While there are numerous individuals sharing resource guides, that are more robust than this, some resources that helped me early on (and hopefully will help you):
As we began to build our programs and I became more visible within the firm as the go-to for our program, I continued to grow right alongside it. One of the most valuable lessons I learned was that my most powerful role was as a mediator-style facilitator. It was not my responsibility or right to know everything in this space, nor will I ever, but it was and continues to be my responsibility to learn what I can from the broader community, the lived experiences of my colleagues and community, and from the company’s leadership; to bring that awareness to others and influence the design of programs meant to create equity and justice.
At the time, my favorite graphic to represent this was:
In the context of an organizational DEI program, think of no box as, well, doing nothing. Think of the small box as putting best practices into place. The larger box, to me, constitutes the extra step of developing awareness, having the grace to listen and learn, and using that knowledge to ensure leadership and other individuals with power develop the wherewithal to advocate and elevate diverse employees accordingly.

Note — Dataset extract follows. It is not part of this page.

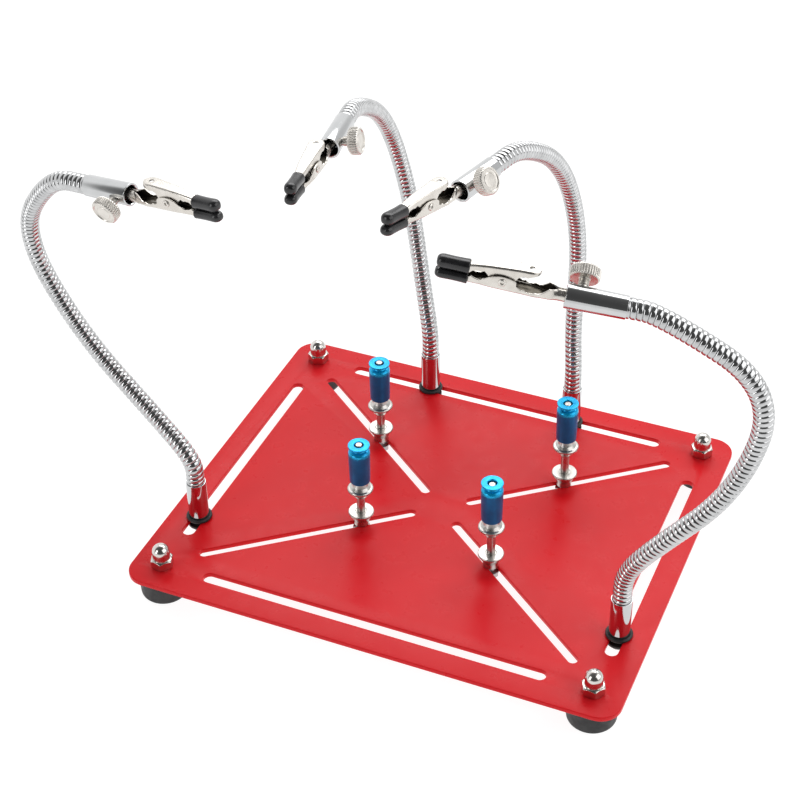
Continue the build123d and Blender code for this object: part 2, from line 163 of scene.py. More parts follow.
def refined(node, name, bevel, mat, segments=3, angle=32.0):
    """A CAD node's shape with its edges eased."""
    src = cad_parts[node]
    bm = bmesh.new()
    bm.from_mesh(src.data)
    bmesh.ops.remove_doubles(bm, verts=bm.verts, dist=2e-6)
    bmesh.ops.dissolve_limit(bm, angle_limit=math.radians(1.0), verts=bm.verts, edges=bm.edges)
    me = bpy.data.meshes.new(name)
    bm.to_mesh(me)
    bm.free()
    o = link(bpy.data.objects.new(name, me))
    me.materials.append(mat)
    if bevel:
        b = o.modifiers.new("ease", "BEVEL")
        b.width = bevel * MM
        b.segments = segments
        b.limit_method = "ANGLE"
        b.angle_limit = math.radians(angle)
        b.use_clamp_overlap = True
        b.harden_normals = False
        apply_mods(o)
    finish_shading(o.data, True, 40.0)
    return o


def done(o, body, nodes=()):
    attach(o, body)
    if nodes:
        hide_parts(*([nodes] if isinstance(nodes, str) else nodes))
    return o


# ------------------------------------------------------------------ materials
def material(name, color, metallic=0.0, rough=0.4, spec=0.5, coat=0.0, coat_rough=0.1, aniso=0.0):
    m = bpy.data.materials.new(name)
    m.use_nodes = True
    nt = m.node_tree
    bsdf = nt.nodes["Principled BSDF"]
    bsdf.inputs["Base Color"].default_value = (*color, 1)
    bsdf.inputs["Metallic"].default_value = metallic
    bsdf.inputs["Roughness"].default_value = rough
    bsdf.inputs["Specular IOR Level"].default_value = spec
    bsdf.inputs["Coat Weight"].default_value = coat
    bsdf.inputs["Coat Roughness"].default_value = coat_rough
    bsdf.inputs["Anisotropic"].default_value = aniso
    return m, nt, bsdf


def coords(nt, scale=(1, 1, 1)):
    tc = nt.nodes.new("ShaderNodeTexCoord")
    mp = nt.nodes.new("ShaderNodeMapping")
    mp.inputs["Scale"].default_value = scale
    nt.links.new(tc.outputs["Object"], mp.inputs["Vector"])
    return mp.outputs["Vector"]


def noise(nt, vec, scale, detail=4.0, rough=0.55, distortion=0.0):
    n = nt.nodes.new("ShaderNodeTexNoise")
    n.inputs["Scale"].default_value = scale
    n.inputs["Detail"].default_value = detail
    n.inputs["Roughness"].default_value = rough
    n.inputs["Distortion"].default_value = distortion
    nt.links.new(vec, n.inputs["Vector"])
    return n.outputs["Fac"]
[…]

There is a new, expanded version of this concept that brings in our larger societal responsibility. I love this and have been seeing it around social media a lot these past few weeks:
My role as a DEI professional centered around collaborating and aligning strategies and programs designed to create an equitable growth environment and inclusive culture for our employees. Some of the ways we did that:
Some of the specific work I am most proud of is engaging the leadership team I worked with in the diversity, equity, and inclusion conversation. I was lucky, as I had a few members of the leadership team who were already strong advocates for diversity, equity, and inclusion. Nonetheless, we hatched a plan to support broader engagement, awareness, and advocacy amongst our leadership. During their first year as formal allies, our leadership team followed a path similar to mine. They were each required to:
For some of our leaders, this experience turned out to be transformational, as they were able to broaden their knowledge and perspectives in this (at the time) relatively unique way.

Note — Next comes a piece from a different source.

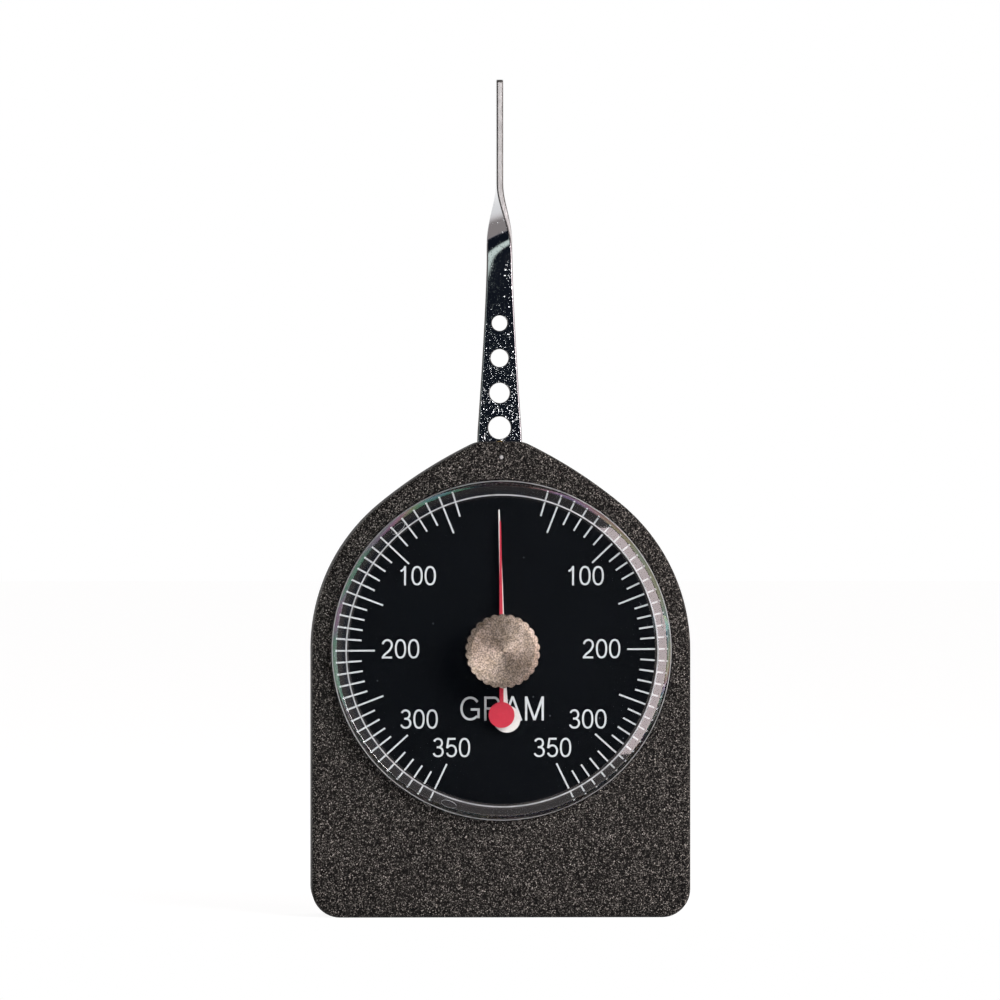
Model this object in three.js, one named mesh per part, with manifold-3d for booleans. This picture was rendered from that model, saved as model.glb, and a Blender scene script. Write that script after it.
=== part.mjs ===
// Pocket dial force gauge with a swinging feeler lever, a two-way dial and a maximum pointer.
// Millimetres. X runs to the right, Y from the front to the back, Z up. The origin is the
// middle of the base face, halfway through the depth of the case.

import * as THREE from 'three';
import { mergeVertices } from 'three/addons/utils/BufferGeometryUtils.js';
import Module from 'manifold-3d';

const wasm = await Module();
wasm.setup();

const degree = Math.PI / 180;
const fullTurn = 360;
const quarterTurn = 90;

// Outline of the case, seen from the front
const crystalRadius = 26.9;
const caseRim = 3.1; // case face left beside the crystal
const footHeight = 12.35; // straight drop from the round part to the base
const baseCornerRadius = 4.5;
const flankRadius = 75; // the long arcs that run up to the neck
const apexHalfWidth = 3.5; // where a flank would meet the flat top
const apexCornerRadius = 4;
const edgeRadius = 1; // rounding of the front and back edges
const pivotRise = 3.65; // lever axle above the crystal's edge
const apexRise = 2.5; // flat top above the lever axle

// Walls and seats
const wall = 2;
const seatDepth = 1.5; // counterbore that the crystal stands in
const wellDepth = 2.7; // front face to the web behind the dial
const webThickness = 1.5;
const coverThickness = 2;
const seatGap = 0.1; // between faces that rest on each other
const fitGap = 0.1; // radial, between a pin and its hole
const runningGap = 0.3; // between pieces that pass each other
const overrun = 1; // how far a cutter runs past the face it cuts
const onAxis = { x: 0, z: 0 };

// Crystal
const crystalWall = 1;
const crystalThickness = 1.6;
const bevelWidth = 2.25;
const bevelDepth = 2.2;
const bevelMidShare = 0.35; // where the bevel changes slope
const innerRimWidth = 0.7; // the same two slopes, inside the cap
const innerFaceWidth = 1;
const lugAngles = [9.5, 130.4, 250.8];
const lugWidth = 3;
const lugDepth = 1;

// Dial and pointers
const dialThickness = 0.5;
const dialHoleRadius = 2.3;
const dialFootRadius = 0.6;
const dialFootSpacing = 36;
const dialClearance = 0.4;
const pointerThickness = 0.3;
const pointerGap = 0.3; // between the two hubs
const liveNeedleLength = 22.3;
const liveNeedleWidth = 0.65;
const liveTailLength = 10.9;
const liveDiscRadius = 2.15;
const liveNeedleLean = 1.1; // degrees, anticlockwise: the needle is set by hand
const liveTailLean = 4.6;
const liveEyeRadius = 2.5;
const liveFlangeRadius = 4.2;
const liveFlangeThickness = 0.5;
const liveHubRadius = 1.4;
const liveHubStand = 0.4; // hub end in front of its pointer
const drivePinRadius = 0.3;
const drivePinReach = 3.4;
const drivePinAngle = 15; // degrees, anticlockwise from the needle
const dragNeedleLength = 20.6;
const dragNeedleWidth = 0.62;
const dragNeedleLean = 0.6;
const dragTailLength = 10.2;
const dragDiscRadius = 2.05;
const dragEyeRadius = 2.4;
const dragHubRadius = 2;
const dragHubLength = 1.45;
const dragRimRadius = 1.4;
const dragRimDepth = 0.2;
const needleTipWidth = 0.22;
const washerThickness = 0.25;
const washerRadius = 3;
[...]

Taking this a step further, I would like to have provided additional continuing educational resources and tied these growing initiatives more closely into compensation, though a part of me is conflicted in this last point as I want to believe in people getting involved, as I first did, through values and emotion alignment and not purely based on compensation (yes, I know I can be a bit of an idealist). We also brought a DEI component into our employee evaluation process across the firm and started a learning-based Allyship program, but that was the extent of the work we did during my time. In late 2017 my husband and I relocated out of the state and my formal career in the DEI space ended.
I mentioned at the start of this post that I was once engaged to an ex-San Francisco Police Officer. He was (and I assume still is) liberal and big on social rights. Not what you think of when hearing about today’s clashes between police and BIPOC. The light being shed on this conflict today is, unfortunately, not surprising. A particular story he shared with me keeps coming to my mind. In San Francisco officers work their way up to “better” (read: safer) assignments through tenure. That means, as a fresh peace officer, oftentimes your first role involves serving in some of the toughest neighborhoods at night; in his case, predominantly Hunter’s Point, which is home to the largest poor Black population in the city. He shared with me that early in his career he was instructed to remove his seatbelt as they went by the housing projects in the area (standard practice) so they wouldn’t get stuck in their vehicles if they got ambushed. Ironic, given similar stereotype-based safety instructions Black parents have to give their kids on dealing with police. Can you imagine, as a young and impressionable individual, having these stereotypes drilled into your head day in and day out?
Combine this with the fraternal brotherhood of a police force and the tendency for many forces to put police with questionable records on less choice assignments. While inexcusable, it is not a far stretch to see how those bad apples in the bunch have been able to flourish and why many police forces are struggling with reacting to current protests peaceably. While I don’t consider myself educated enough to wax poetic on the reforms necessary among our police forces nationwide, given how liberal San Francisco is, I can only imagine the challenges in other parts of the country.
What I do know is that throughout history real change comes when we rise up as a nation and demand it. I am glad to see the thought-provoking discussions being had in our everyday spaces right now and I am hopeful for the change to come as a result. We must keep having these conversations long after this moment to make change happen. We must keep growing every day, set our egos aside and be humble, learn to be comfortable stepping in it occasionally in the name of learning and growth (goodness knows, I probably did a few time in this post!), and really listen. The first place to start is on our own journey as allies. Get comfortable being uncomfortable and if you are privileged to be in such a position, use whatever influence you can to advocate now and moving forward.
Since my time as a full-time professional, I strive to continue to stay involved in the DEI space in my new local community. I am active in the local Society of Human Resources (SHRM) chapter’s DEI steering committee (where I still manage to step in it pretty regularly – it’s a growing process) and I had the privilege of speaking on a DEI best practices panel at last year’s regional Benefit Corporation Leadership Conference. Whenever I see a request from an individual to talk “best practices” and help a company in my community I reach out to set up a coffee or lunch date and try to listen to see how I can help that person make shifts by sharing what I have learned to date.
While I haven’t had the opportunity to formally re-enter the DEI world occupationally, I continue to strive to grow as an Ally and to help and support other allies in the space. I stay involved through my own learning, by educating and supporting others, and building this lens into my continuing career pursuits and helping others see through it in theirs.
If you want to connect for 15-30 minutes for a quick chat or coffee, let me know.
If you want some ideas on how you can personally or professionally grow and make a difference, let me know.
In the meantime, hopefully you’re feeling a bit more comfortable knowing that how you’re feeling is normal, growing in the process of learning, and you have a few more ideas regarding how you can do this work in your personal and professional life, too.